One morning, I was so frustrated with my daughter–all forty pounds of her sassy, eye-rolling, foot stomping little body. What was I doing wrong? What was wrong with her? Should I take her to a psychologist? Would it get better? What are reasonable consequences? And is locking her in her bedroom for the next 10 years an option?
The four of us who dawdled that morning stood there, contemplating this small crisis. The other women listened to my ranting non-judgmentally, and all commiserated at some level. One admitted to having a similar morning with her daughter. One offered a book suggestion. Another mom with a teenager gave me the long-term perspective, promising a reprieve for a few years, but then some notched-up intensity later. This more experienced mom told me it’s almost like her daughter can’t control her wackiness. So much of these behaviors are spawned by hormones, which makes it difficult to tease out the real issues from those magnified by a body and mind going through puberty.
Of course, intellectually, I knew everything these women told me was true, and I knew it before I ever arrived at the bus stop that morning. But to have these women reassure me validated my frustrations and made me feel less alone. I left feeling better about everything, regardless of what might happen with my daughter when she returned home from school that day. And I knew I was not a terrible mom. My case was not hopeless. My bus stop cohorts had assured me my relationship with my eight-year-old was within the range of normal.
That morning was not an unusual experience.
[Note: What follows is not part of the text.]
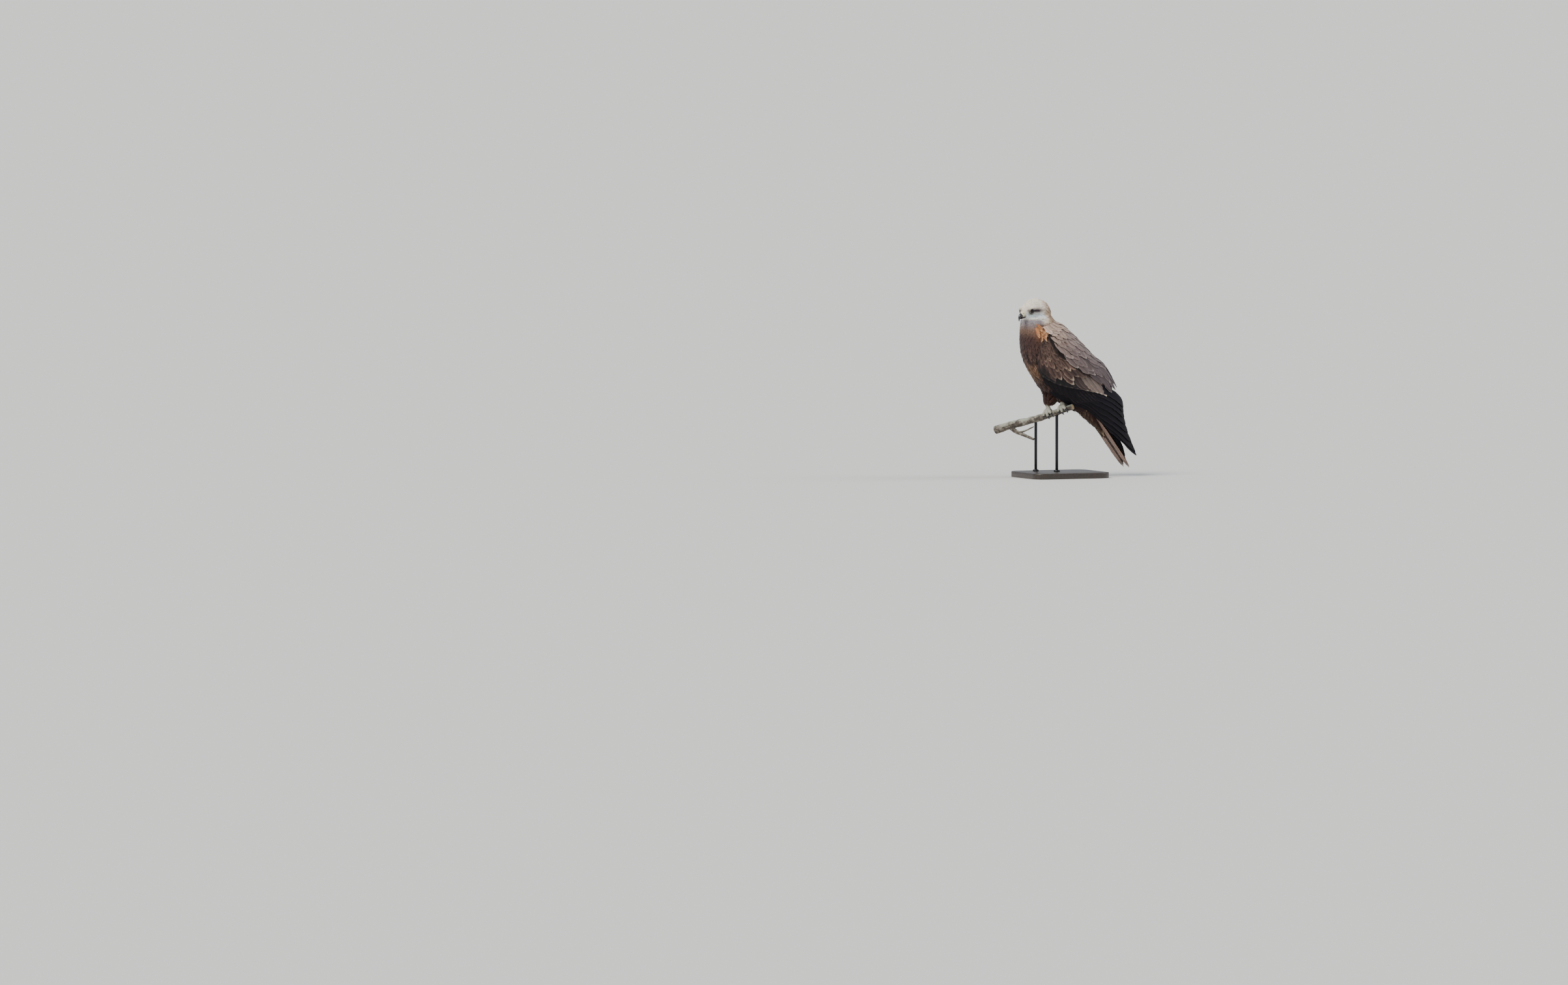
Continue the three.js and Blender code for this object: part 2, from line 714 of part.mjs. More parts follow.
function toes(side) {
  const radius = branchRadius(footAt(side));
  const parts = TOES.map((toe) => {
    const path = toePath(side, toe, toe.from * 0.2, toe.to, () => radius + TOE_OUT, 5);
    const sizes = path.map((_, i) => {
      const pad = TOE_HALF + (i % 2 ? 0.5 : -0.2) - 0.09 * i;
      return [pad, pad];
    });
    return solid(limb(path, sizes, 7, BRANCH_ALONG));
  });
  return joined([footPad(side), ...parts]).subtract(branchBody(GAP));
}

function claw(side, toe) {
  const radius = branchRadius(footAt(side));
  const turn = toe.back ? -1 : 1;
  const from = toe.to + turn * 4;
  const distance = (t) => radius + TOE_OUT + 1.4 * Math.sin(Math.PI * t) - 2 * t;
  const path = toePath(side, toe, from, from + turn * 52, distance, 4);
  const sizes = [[2.8, 2.8], [2.3, 2.3], [1.7, 1.7], [1.1, 1.1], [0.35, 0.35]];
  return solid(limb(path, sizes, 6, BRANCH_ALONG));
}

const footTop = (side) => onBranch(footAt(side), 0, branchRadius(footAt(side)) + 15 + GAP);
const kneeAt = (side) => footTop(side).add(point(side * 2, 2, 20));

function shank(side, grow = 0) {
  const foot = footTop(side);
  const knee = kneeAt(side);
  const path = [foot, foot.clone().lerp(knee, 0.5), knee];
  const bone = solid(limb(path, [[5, 5], [4.4, 4.4], [4.6, 4.6]], 10, point(1, 0, 0), grow));
  return largest(bone.subtract(footPad(side, GAP)).subtract(torsoBody(GAP)));
}

// The thigh feathers hang down behind the shank, so that it leaves them at their front edge
function thigh(side, torsoGrown, shankGrown) {
  const foot = onBranch(footAt(side), 0, branchRadius(footAt(side)) + 17);
  const hip = point(side * 20, 4, 98);
  const middle = point(side * 19, foot.y * 0.55 - 2, 62);
  const end = foot.clone().add(point(0, 10, 1));
  const body = solid(limb(
    [hip, middle, end],
    [[14, 26], [16, 27], [16, 25], [14.5, 19], [11, 13.5]], 12, point(0, -1, 0.2),
  ));
  return largest(
    body.subtract(torsoGrown).subtract(shankGrown).subtract(footPad(side, GAP + 0.1)).subtract(branchBody(GAP + 0.1)),
  );
}

// Branch and stand

function branchBody(grow = 0) {
  const from = -196;
  const to = 54;
  const steps = 10;
  const path = Array.from({ length: steps + 1 }, (_, i) => {
    const along = mix(from, to, i / steps);
    return onBranch(along, 90, 0).addScaledVector(BRANCH_TOP, 1.5 * Math.sin(along / 34));
  });
  const sizes = path.map((_, i) => {
    const radius = branchRadius(mix(from, to, i / steps)) + 0.5 * Math.sin(i * 2.1);
    return [radius, radius * 0.96];
  });
  return solid(limb(path, sizes, 14, point(0, 0, 1), grow));
}

function twig(branchGrown) {
  const start = onBranch(-150, 178, 6);
  const from = (place, along, x, y, z) => (
    place.clone().addScaledVector(BRANCH_ALONG, along).add(point(x, y, z))
  );
  const fork = from(start, 34, 0, 0, -24);
  const main = solid(limb(
    [start, start.clone().lerp(fork, 0.55), fork, from(fork, 42, 0, 0, -26)],
    [[7, 7], [6, 6], [5, 5], [4.4, 4.4], [3.6, 3.6]], 9,
  ));
  const side = solid(limb(
    [from(fork, -12, 0, 0, 6), from(fork, 14, 2, -4, 4), from(fork, 46, 0, -4, 8)],
    [[3.4, 3.4], [3, 3], [2.4, 2.4], [1.6, 1.6]], 8,
  ));
  return largest(joined([main, side]).subtract(branchGrown));
}

function base() {
  const { width, depth, thickness, corner } = BASE_SIZE;
  const [x, y] = [width / 2, depth / 2];
  const outline = new THREE.Shape();
  outline.moveTo(-x + corner, -y);
  outline.lineTo(x - corner, -y);
  outline.absarc(x - corner, -y + corner, corner, -Math.PI / 2, 0);
  outline.lineTo(x, y - corner);
  outline.absarc(x - corner, y - corner, corner, 0, Math.PI / 2);
  outline.lineTo(-x + corner, y);
  outline.absarc(-x + corner, y - corner, corner, Math.PI / 2, Math.PI);
  outline.lineTo(-x, -y + corner);
  outline.absarc(-x + corner, -y + corner, corner, Math.PI, 1.5 * Math.PI);
  return new THREE.ExtrudeGeometry(outline, { depth: thickness, bevelEnabled: false, curveSegments: 6 });
}

function rod(along, branchGrown) {
  const foot = onBranch(along, 0, 0).add(point(0, FEET_BEHIND_BASE_MIDDLE, PERCH_HEIGHT));
  const bottom = BASE_SIZE.thickness + GAP;
  const height = foot.z - bottom;
  const bar = new THREE.CylinderGeometry(ROD_RADIUS, ROD_RADIUS, height, 16);
  bar.rotateX(Math.PI / 2);
  bar.translate(foot.x, foot.y - FEET_BEHIND_BASE_MIDDLE, bottom + height / 2 - PERCH_HEIGHT);
  return largest(solid(bar).subtract(branchGrown));
}

// The materials of the bird and its stand

function finish(color, roughness = 0.9, metalness = 0) {
  return new THREE.MeshStandardMaterial({ color, roughness, metalness });
}

const MATERIALS = {
  crown: finish('#cdbfb0'),
  nape: finish('#a98f7c'),
  breast: finish('#523b35'),
  mantle: finish('#75655d'),
  covert: finish('#56443d'),
  remex: finish('#17151c'),
  tail: finish('#665046'),
  thigh: finish('#4c332b'),
  vent: finish('#503a31'),
  eye: finish('#2a2018', 0.1),
  cere: finish('#e3d9ad', 0.5),
  bill: finish('#23262c', 0.35),
  foot: finish('#b7b18c', 0.6),
  claw: finish('#1e1d1f', 0.35),
  bark: finish('#6f675c'),
  base: finish('#3a342f', 0.55),
  rod: finish('#2f2f31', 0.4, 0.6),
};

// The whole

const part = new THREE.Group();
const bird = new THREE.Group();
bird.position.set(0, FEET_BEHIND_BASE_MIDDLE, PERCH_HEIGHT);
part.add(bird);

function show(parent, name, shape, material) {
  const geometry = shape.isBufferGeometry ? shape : toGeometry(shape);
  const mesh = new THREE.Mesh(geometry, material.clone());
  mesh.name = name;
  parent.add(mesh);
}

const torsoGrown = torsoBody(GAP + 0.1);
const headGrown = skullBody(GAP + 0.1);
const neckGrown = solid(trunk.body(NECK.top, NECK.bottom + 0.002, 5, SIDES, GAP + 0.1));
const branchGrown = branchBody(GAP + 0.1);

show(bird, 'torso', torso(), MATERIALS.breast);
show(bird, 'neck', neck(headGrown), MATERIALS.nape);
show(bird, 'head', head(), MATERIALS.crown);
show(bird, 'cere', cere(), MATERIALS.cere);
show(bird, 'bill_upper', billUpper(), MATERIALS.bill);
show(bird, 'bill_lower', billLower(), MATERIALS.bill);
show(bird, 'tail', tail(torsoGrown), MATERIALS.tail);
show(bird, 'undertail', undertail(torsoGrown), MATERIALS.vent);
[['left', 1], ['right', -1]].forEach(([word, side]) => {
  const armGrown = armBody(side, GAP + 0.1);
  show(bird, `eye_${word}`, eyeBall(side), MATERIALS.eye);
  show(bird, `scapulars_${word}`, scapulars(side, torsoGrown, neckGrown), MATERIALS.mantle);
  show(bird, `coverts_${word}`, coverts(side, torsoGrown, neckGrown), MATERIALS.covert);
  show(bird, `secondaries_${word}`, secondaries(side, armGrown), MATERIALS.remex);
  show(bird, `primaries_${word}`, primaries(side, torsoGrown, armGrown), MATERIALS.remex);
  show(bird, `thigh_${word}`, thigh(side, torsoGrown, shank(side, GAP)), MATERIALS.thigh);
  show(bird, `shank_${word}`, shank(side), MATERIALS.foot);
  show(bird, `foot_${word}`, toes(side), MATERIALS.foot);
  TOES.forEach((toe, k) => show(bird, `claw_${word}_${k + 1}`, claw(side, toe), MATERIALS.claw));
});
show(bird, 'perch_branch', branchBody(), MATERIALS.bark);
show(bird, 'perch_twig', twig(branchGrown), MATERIALS.bark);
show(bird, 'stand_rod_1', rod(2, branchGrown), MATERIALS.rod);
show(bird, 'stand_rod_2', rod(-66, branchGrown), MATERIALS.rod);
show(part, 'stand_base', base(), MATERIALS.base);

export default part;
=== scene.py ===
from math import cos, pi, radians, sin, tan

import bmesh
import bpy
import numpy as np
from mathutils import Matrix, Vector, noise
from mathutils.bvhtree import BVHTree


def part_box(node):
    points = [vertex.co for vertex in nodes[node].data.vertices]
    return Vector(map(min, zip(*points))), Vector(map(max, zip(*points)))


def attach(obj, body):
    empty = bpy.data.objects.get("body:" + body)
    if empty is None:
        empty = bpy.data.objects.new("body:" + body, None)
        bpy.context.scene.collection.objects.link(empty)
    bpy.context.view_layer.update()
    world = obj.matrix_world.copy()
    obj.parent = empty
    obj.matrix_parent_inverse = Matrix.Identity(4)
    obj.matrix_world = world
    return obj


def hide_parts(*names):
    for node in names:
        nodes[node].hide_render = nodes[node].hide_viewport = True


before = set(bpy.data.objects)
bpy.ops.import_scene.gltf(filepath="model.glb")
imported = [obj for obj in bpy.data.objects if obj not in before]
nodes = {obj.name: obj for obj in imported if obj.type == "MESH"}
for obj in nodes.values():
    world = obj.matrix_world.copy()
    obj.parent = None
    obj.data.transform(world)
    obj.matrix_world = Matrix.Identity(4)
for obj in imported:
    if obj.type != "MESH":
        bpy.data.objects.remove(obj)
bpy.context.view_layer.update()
scene = bpy.context.scene

# Camera: the photograph's long lens, a little above the bird and in front of its left side.
# The bird stands right of and above the middle of the frame, as it does there.
MM = 0.001
PERCH = Vector((0, -12, 185)) * MM
VIEW_AZIMUTH = radians(66)
VIEW_ELEVATION = radians(3)
LENS = 500
SENSOR = 36
VIEW_LIMIT = 400
PIXELS_WIDE, PIXEL_MM = 2408, 1.8
FRAME_WIDTH = PIXELS_WIDE * PIXEL_MM * MM
FRAME_SHIFT = Vector((-752.4, -226.4)) * MM

right = Vector((cos(VIEW_AZIMUTH), sin(VIEW_AZIMUTH), 0))
back = Vector((sin(VIEW_AZIMUTH), -cos(VIEW_AZIMUTH), tan(VIEW_ELEVATION))).normalized()
up = back.cross(right)
camera = bpy.data.objects.new("camera", bpy.data.cameras.new("camera"))
camera.data.lens = LENS
camera.data.sensor_width = SENSOR
camera.data.clip_end = VIEW_LIMIT
middle = PERCH + right * FRAME_SHIFT.x + up * FRAME_SHIFT.y
camera.location = middle + back * (FRAME_WIDTH * LENS / SENSOR)
camera.rotation_euler = Matrix((right, up, back)).transposed().to_euler()
scene.collection.objects.link(camera)
scene.camera = camera

# Room: a plain pale floor and soft light from above, brightest from the front left, with a
# weaker cool light from behind that draws the edge of the back and wings
FLOOR_RADIUS = 260
SKY_COLOUR, SKY_STRENGTH = (0.86, 0.92, 1.0, 1), 0.62


def linear(colour):
    share = np.asarray(colour, float) / 255
    return tuple(np.where(share < 0.04045, share / 12.92, ((share + 0.055) / 1.055) ** 2.4))


def material(name, colour, roughness, **sockets):
    made = bpy.data.materials.new(name)
    made.use_nodes = True
    shader = made.node_tree.nodes["Principled BSDF"]
    shader.inputs["Base Color"].default_value = (*linear(colour), 1)
    shader.inputs["Roughness"].default_value = roughness
    for socket, value in sockets.items():
        shader.inputs[socket.replace("_", " ")].default_value = value
    return made


def finish_piece(bm, name, made, smooth=True):
    bmesh.ops.recalc_face_normals(bm, faces=bm.faces)
    mesh = bpy.data.meshes.new(name)
    bm.to_mesh(mesh)
    bm.free()
    mesh.polygons.foreach_set("use_smooth", [smooth] * len(mesh.polygons))
    mesh.materials.append(made)
    piece = bpy.data.objects.new(name, mesh)
    scene.collection.objects.link(piece)
    return piece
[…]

Our bus stop conversations give us the chance to vent about our kids’ slipping grades, to learn which teachers are the best and which are the worst, who to call for evening babysitting help, and what to make for a quick dinner that tastes divine. We swap diet tips, parenting tactics, and favorite novels. We support job changes, returns to school, career setbacks, and family crises. We know whose mother has just been diagnosed with terminal cancer, whose child is seeing a therapist, who has tried which anti-anxiety med, and whose husband forgot his wedding anniversary.
On a certain level, my relationship with these bus stop moms is mundane, a completely normal, everyday thing that I think I often take for granted. (That’s why it never crosses my mind to worry when I’m 15 minutes late to pick up the kids.)
But thanks to my husband’s perspective on the bus stop gaggle, I can appreciate the genuine community our little circle provides. He saw one of the best gifts of my life outside of my immediate family. Jorge reminded me in a way that there are times when the most meaningful part of my day may simply be the ten minutes I stand on that corner with those other moms.